The Journal of Urban Health article I quoted earlier says this, and I quote: “the results replicate and extend a growing body of research suggesting that African Americans underreport substance use on surveys.” Underreport is a nice way of saying that they lie about it.

So, does this prove that there is no bias in drug arrests? Not necessarily. The samples in these studies are limited, and occasionally, the results go the other way.

One 2001 study found that when people arrested for various crimes were asked about drug use and then tested, whites were more likely than blacks to lie about crack cocaine–but less likely to lie about marijuana or methamphetamines.

In general, though, it seems that blacks are a lot more likely than whites to take drugs and then claim they don’t.

But there’s a better way to tell which groups are more likely to use illegal drugs. Every year, the US Department of Health and Human Services tells us how many people went to the emergency room because they took an illegal drug and got sick or went crazy. Since the government tabulates these numbers by race, we can calculate rates.  Blacks are 3-1/2 times more likely than whites to go to the emergency room because they took an illegal drug. They are 2.8 times more likely than whites to end up in the ER because of marijuana, and seven times more likely because they took cocaine.

It doesn’t seem likely that blacks just freak out more when they take drugs, but if that’s the case, that would help explain high arrest rates, too: People who are so high they have to go the ER are probably doing things that attract the attention of the police.

Some people might say that white people with drug problems go to fancy private clinics instead of the ER. Doesn’t’ work that way. You go to detox for weeks at a time, by appointment. If you just show up blithering they’ll send you to the ER.

So, the ACLU is wrong. First, it appears that blacks do use illegal drugs more often than whites, but lie about it. And there’s no question they get picked up a lot more for other crimes and if they have drugs on them they’re charged with possession. Finally, they’re 3-1/2 times more likely than whites to end up in the ER because they took illegal drugs.

It looks to me that, as usual, police are just arresting the people who break the law.

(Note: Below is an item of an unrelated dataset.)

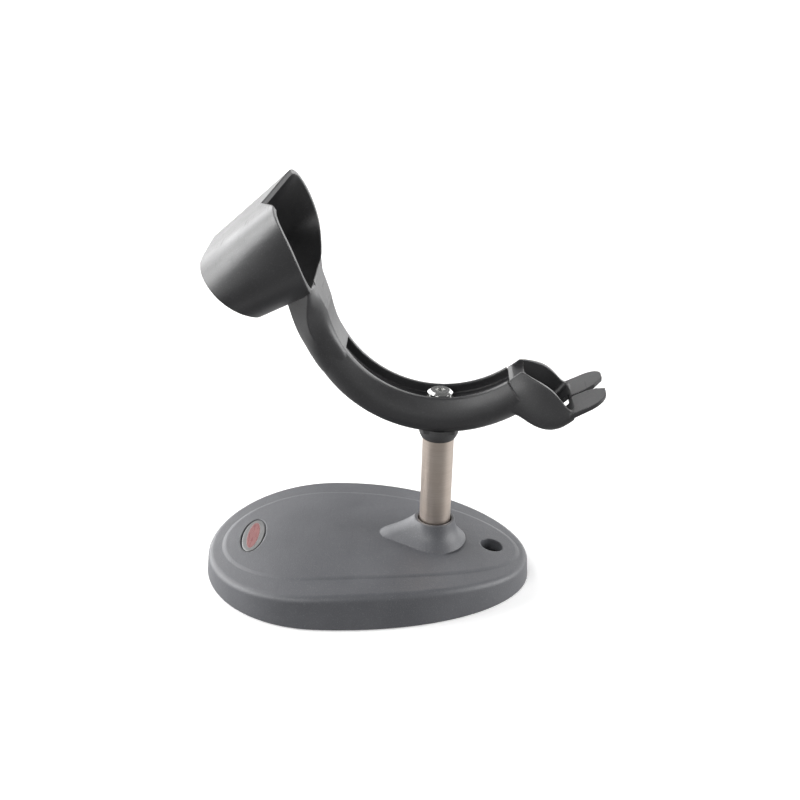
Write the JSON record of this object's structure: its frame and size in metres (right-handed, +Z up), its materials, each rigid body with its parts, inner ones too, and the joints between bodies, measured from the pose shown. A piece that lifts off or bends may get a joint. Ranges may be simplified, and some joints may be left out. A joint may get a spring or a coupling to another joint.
{
  "type": "handheld barcode scanner stand",
  "caption": "Hands-free stand that holds a handheld barcode scanner by its head and handle, swivels on its post and tilts.",
  "frame": {"origin": "on the table, under the axis of the post, in the plane of the rubber feet", "axes": "+Z up; X along the base, with the badge and the head cup at -X and the tail of the cradle at +X; the stand is symmetric about Y = 0"},
  "size_m": [0.1976, 0.1212, 0.2025],
  "materials": {
    "base_shell": "satin moulded, fine grain, mid grey",
    "ballast": "as cast, black oxide",
    "underside": "black, fine grain",
    "zinc_screws": "zinc plated",
    "foot_rubber": "black, smooth",
    "badge_frame": "light grey, smooth",
    "badge_face": "plain muted red, no lettering",
    "post_metal": "warm grey, brushed around the tube",
    "plug_steel": "turned steel",
    "bolt_steel": "zinc plated",
    "saddle_plastic": "dark grey glass-filled, satin",
    "clamp_chrome": "bright plated",
    "washer_steel": "zinc plated",
    "cradle_plastic": "near black, satin to semi-gloss"
  },
  "bodies": {
    "base": {"base_cover": "base_shell", "ballast_plate": "ballast", "bottom_plate": "underside", "bottom_screws": "zinc_screws", "foot_front_left": "foot_rubber", "foot_front_right": "foot_rubber", "foot_rear_left": "foot_rubber", "foot_rear_right": "foot_rubber", "badge_plate": "badge_frame", "badge_label": "badge_face", "post_tube": "post_metal", "post_foot_plug": "plug_steel", "post_head_plug": "plug_steel", "post_bolt": "bolt_steel", "post_flat_washer": "washer_steel", "post_lock_washer": "washer_steel"},
    "saddle": {"saddle": "saddle_plastic", "clamp_screw": "clamp_chrome", "clamp_washer": "washer_steel", "clamp_lock_washer": "washer_steel"},
    "cradle": {"cradle": "cradle_plastic"}
  },
  "joints": [
    {"name": "swivel", "type": "hinge", "parent": "base", "child": "saddle", "pos_m": [0, 0, 0.083], "axis": [0, 0, 1], "continuous": true},
    {"name": "tilt", "type": "hinge", "parent": "saddle", "child": "cradle", "pos_m": [0, 0, 0.1586], "axis": [0, 1, 0], "range_deg": [-35, 21]}
  ]
}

So, can we lay to rest this idea of racist police? Apparently not. Just last week, the University of California Student Association–representing the state’s 233,000 college students–voted to urge the university system financially to divest from the United States. I’ll quote you one of the reasons: “racial and ethnic minorities are disproportionately targeted by law enforcement agencies, particularly for drug-related offences.”

The myth lives on. We have a lot of work to do.  Thanks for watching.